<<<<

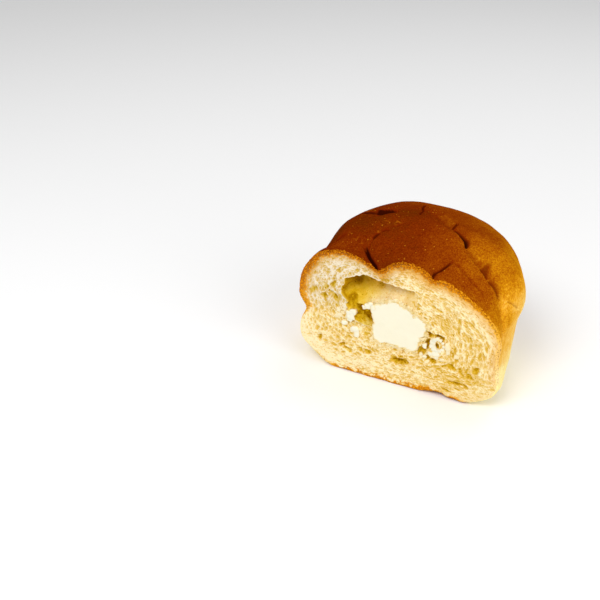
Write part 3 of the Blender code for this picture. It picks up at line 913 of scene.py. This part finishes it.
def face_shade_and_tone(face, from_edge, from_pocket, width, cell_depth, hole_depth, bright):
    """Painted shade and tone of the crumb: darker by the depth of its cells and holes, lighter at the
    pocket's torn edge, and by the place on the cut.
    """
    x, z = face[:, 0], face[:, 2]
    # Painted shade: darker in the holes and in the deeper cells
    in_hole = 0.32 * smooth(hole_depth / 0.7) + 0.62 * smooth(hole_depth / 3.2)
    high = smooth((z - 34) / 14) * fall((x - 4) / 30)
    below_crust = (0.08 + 0.14 * high) * fall((from_edge - width) / 5)
    right = smooth((x - 8) / 12)
    corner = smooth((x - 16) / 10) * smooth((20 - z) / 12)
    low = smooth((x + 12) / 10) * smooth((18 - z) / 8)
    # Painted highlight: lighter crumb along the pocket's torn edge, high on the cut
    fringe = 0.14 * fall(from_pocket / 1.6) * smooth((z - 30) / 4)
    crumb_shade_and_tone = 0.31 + np.clip(cell_depth / 1.8, 0, 0.6) - 0.52 * bright + in_hole + 0.13 * high + below_crust
    crumb_shade_and_tone = crumb_shade_and_tone + 0.08 * right + 0.10 * corner + 0.07 * low - fringe
    return np.clip(crumb_shade_and_tone, 0.0, 1.3)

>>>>

§ **STATED EXERCISE**
Write out the data again, exactly and in full.

§ **TASK RESULT**
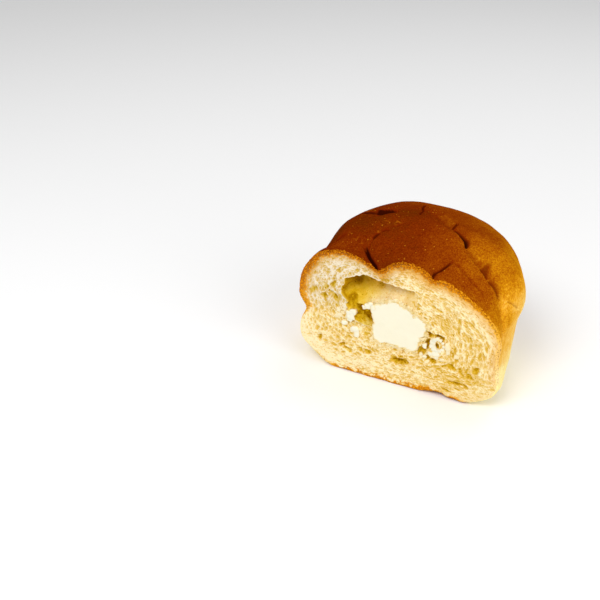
Write part 3 of the Blender code for this picture. It picks up at line 913 of scene.py. This part finishes it.
def face_shade_and_tone(face, from_edge, from_pocket, width, cell_depth, hole_depth, bright):
    """Painted shade and tone of the crumb: darker by the depth of its cells and holes, lighter at the
    pocket's torn edge, and by the place on the cut.
    """
    x, z = face[:, 0], face[:, 2]
    # Painted shade: darker in the holes and in the deeper cells
    in_hole = 0.32 * smooth(hole_depth / 0.7) + 0.62 * smooth(hole_depth / 3.2)
    high = smooth((z - 34) / 14) * fall((x - 4) / 30)
    below_crust = (0.08 + 0.14 * high) * fall((from_edge - width) / 5)
    right = smooth((x - 8) / 12)
    corner = smooth((x - 16) / 10) * smooth((20 - z) / 12)
    low = smooth((x + 12) / 10) * smooth((18 - z) / 8)
    # Painted highlight: lighter crumb along the pocket's torn edge, high on the cut
    fringe = 0.14 * fall(from_pocket / 1.6) * smooth((z - 30) / 4)
    crumb_shade_and_tone = 0.31 + np.clip(cell_depth / 1.8, 0, 0.6) - 0.52 * bright + in_hole + 0.13 * high + below_crust
    crumb_shade_and_tone = crumb_shade_and_tone + 0.08 * right + 0.10 * corner + 0.07 * low - fringe
    return np.clip(crumb_shade_and_tone, 0.0, 1.3)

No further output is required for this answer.